Editorial
Pay civil servants’ salaries on time
In Summary
As if cases of delayed send-off packages were not enough, retired civil servants learned that money meant to pay them was stolen last year.
Working for the government is already hard enough because one is paid only a fraction of what employees in the private sector earn, for doing the same job.
The gratuity and pension, which could attempt to make up for this disparity at the end of it all, have become a rotting ulcer in an already cancerous public service.
As if cases of delayed send-off packages were not enough, retired civil servants learned that money meant to pay them was stolen last year. This does little good for civil service morale, except to send it sinking even farther into the low depths of employee truancy.
It is, therefore, a blunder of scandalous proportions that the government can confess it has not paid its workers’ salaries, a week into the new month.
This newspaper yesterday reported that for the third time in seven months, the government has failed to pay civil servants on time!
The technical delays that affect timely payment of civil servants’ salaries should be sorted out once and for all. The government must immediately rush off to pay its workers their due labour’s worth. And, measures must be out in place to ensure workers’ salaries are always paid promptly.

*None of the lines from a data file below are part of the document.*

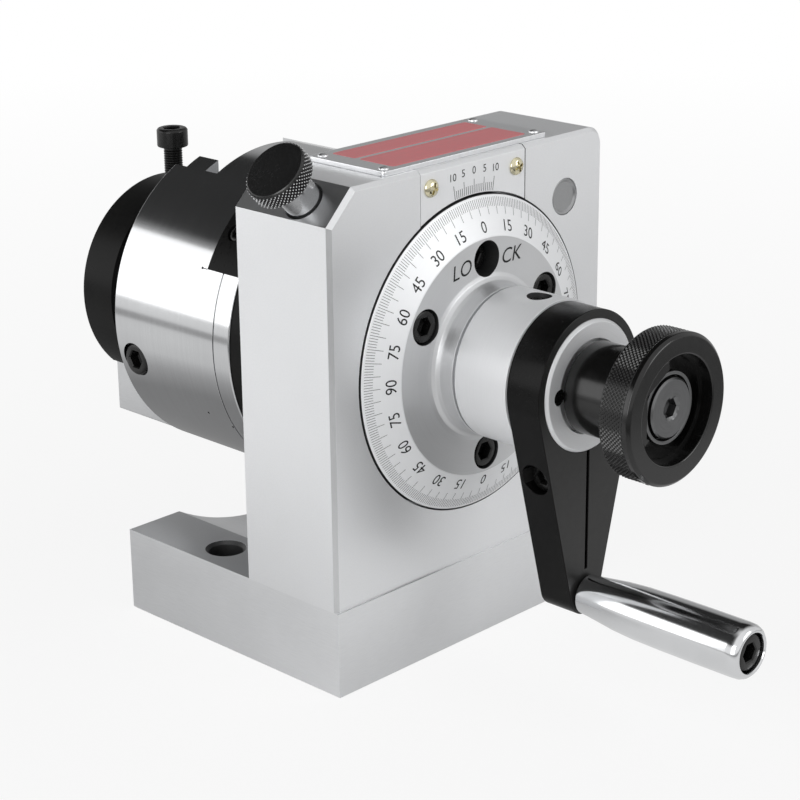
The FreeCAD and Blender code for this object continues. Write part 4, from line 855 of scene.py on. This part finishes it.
def build_name_plate():
    """Bare plate with coloured bands and four rivets."""
    plate = rounded_plate("top_plate", 34.0, 2.8, 32.2, 147.7, 1.5, 1.2)
    soften(plate, 0.2, 2)
    fit(plate, "frame", "plate_silver", ["name_plate"])
    bands = []
    for low, high in ((5.4, 18.6), (20.4, 29.4)):
        bands.append(soften(rounded_plate("band", 27.6, low, high, 149.15, 0.12, 0.8), 0.03, 1))
    fit(joined("top_plate_bands", bands), "frame", "plate_red")
    rivets = []
    rings = [(-4, 0), (-4, 0.9), (0, 0.9), (0, 1.5), (0.25, 1.45), (0.5, 1.1), (0.68, 0.6), (0.72, 0)]
    for x, station in ((-31.2, 5.6), (31.2, 5.6), (31.2, 29.4), (-31.2, 29.4)):
        rivets.append(skin_rings("rivet", rings, axis_frame(spot(x, station, 149.2), UP), 32))
    fit(joined("top_plate_rivets", rivets), "frame", "plate_silver", ["name_plate_rivets"])


def build_sleeve():
    """Hub sleeve with its seam, neck and grub screw hole."""
    profile = [
        (-11.3, 13.52), (-11.3, 20.5), (-12.2, 20.5), (-12.2, 22.2), (-31.0, 22.2), (-31.0, 19.0),
        (-42.5, 19.0), (-43.3, 18.2), (-43.3, 13.52),
    ]
    sleeve = turned("hub_sleeve_dressed", profile, ease=0.2, segments=200)
    bore(sleeve, 3.6, spot(0, -24, AXIS_Z + 10), UP, 20, 64)
    bore(sleeve, 2.4, spot(-13.5, -50, AXIS_Z), NORTH, 20, 48)
    soften(sleeve, 0.12, 2, 50)
    fit(sleeve, "spindle", "sleeve_satin bore_dark", ["hub_sleeve"])
    # painted shade: the grub screw hole's wall takes the dark finish
    paint_faces(sleeve, 1, lambda x, station, z: 13.6 < z - AXIS_Z < 21.95 and math.hypot(x, station + 24) < 3.62)


def build_crank():
    """Split crank arm with its soft edges, and its clamp screw."""
    lean = math.degrees(math.asin((21.6 - 6.3) / CRANK))
    outline = circle(21.6, (0, 0), -lean, 180 + lean, 64)
    outline += circle(6.3, (0, -CRANK), 180 + lean, 360 - lean, 28)
    arm = prism("crank_arm_dressed", outline, facing(-31), 11.5)
    bore(arm, 19.02, spot(0, -50, AXIS_Z), NORTH, 30, 160)
    bore(arm, 4.02, spot(0, -50, AXIS_Z - CRANK), NORTH, 30, 48)
    mill(arm, [(-0.5, -55), (0.5, -55), (0.5, -17), (-0.5, -17)], facing(-25), 30)
    clamp = spot(-7.6, -36.75, AXIS_Z - 25)
    bore(arm, 4.55, clamp, WEST, 20, 64)
    soften(arm, 0.9, 3, 50)
    fit(arm, "spindle", "black_paint black_front", ["crank_arm"])
    # faces turned to the front take the lighter black, which is painted light
    for face in arm.data.polygons:
        face.material_index = 1 if face.normal.y < -0.9 else 0
    screw = socket_head("crank_clamp_head", clamp, WEST, 4.25, 5.0, 2.3, 2.6, (2.5, 14.0))
    fit(screw, "spindle", "black_screw", ["crank_clamp_screw"])


def build_handle():
    """Bright handle, and the stud that it spins on."""
    place = axis_frame(spot(0, 0, AXIS_Z - CRANK), NORTH)
    profile = [(-43.2, 4.05), (-43.2, 5.3), (-43.6, 5.8), (-46.0, 6.0), (-50.0, 6.5), (-56.0, 7.25), (-63.0, 7.72),
               (-72.0, 7.9), (-84.0, 8.0), (-96.5, 8.0), (-98.4, 7.85), (-99.5, 7.4), (-100.1, 6.8), (-100.3, 6.3),
               (-100.3, 5.9), (-100.0, 5.75), (-94.2, 5.75), (-94.2, 4.05)]
    grip = skin_rings("handle_dressed", profile, place, 160, True)
    fit(grip, "handle", "mirror_chrome", ["handle_grip"], 25)
    head = spot(0, -94.5, AXIS_Z - CRANK)
    stud = socket_head("handle_stud_dressed", head, SOUTH, 5.4, 5.0, *M6_SOCKET, (4.0, 63.5))
    fit(stud, "spindle", "black_screw", ["handle_stud"])


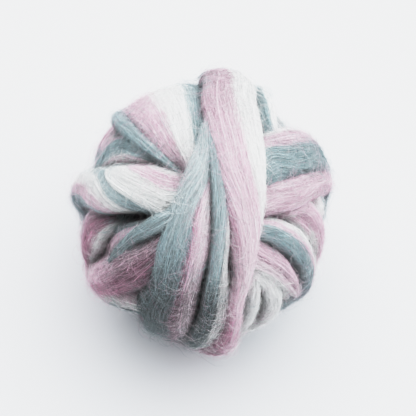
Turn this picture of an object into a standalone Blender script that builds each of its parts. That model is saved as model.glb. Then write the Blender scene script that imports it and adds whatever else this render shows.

The same sense of urgency that sends the government rushing into the Central Bank to pay for fighter jets or pay off stolen donor funds, should grip government before the 30th day of every month to pay the people who get its work done.
We must learn simple basics of efficiency, like the fact that you put your money where your mouth is. Some of the men and women whose salaries have delayed spend sleepless nights keeping our borders safe. They spend long hours giving our children the basic education they need to make it in life. They spend days and nights in ill-equipped hospitals trying to save another mother from death while in labour. It is an embarrassment on government that after giving their labour, civil servants turn up at the bank to find nothing.
The delay in salary payment seems to suggest the government has more pressing needs, more important than a healthy productive workforce. That would be a gross oversight. Government must act to show it does not have its priorities upside down.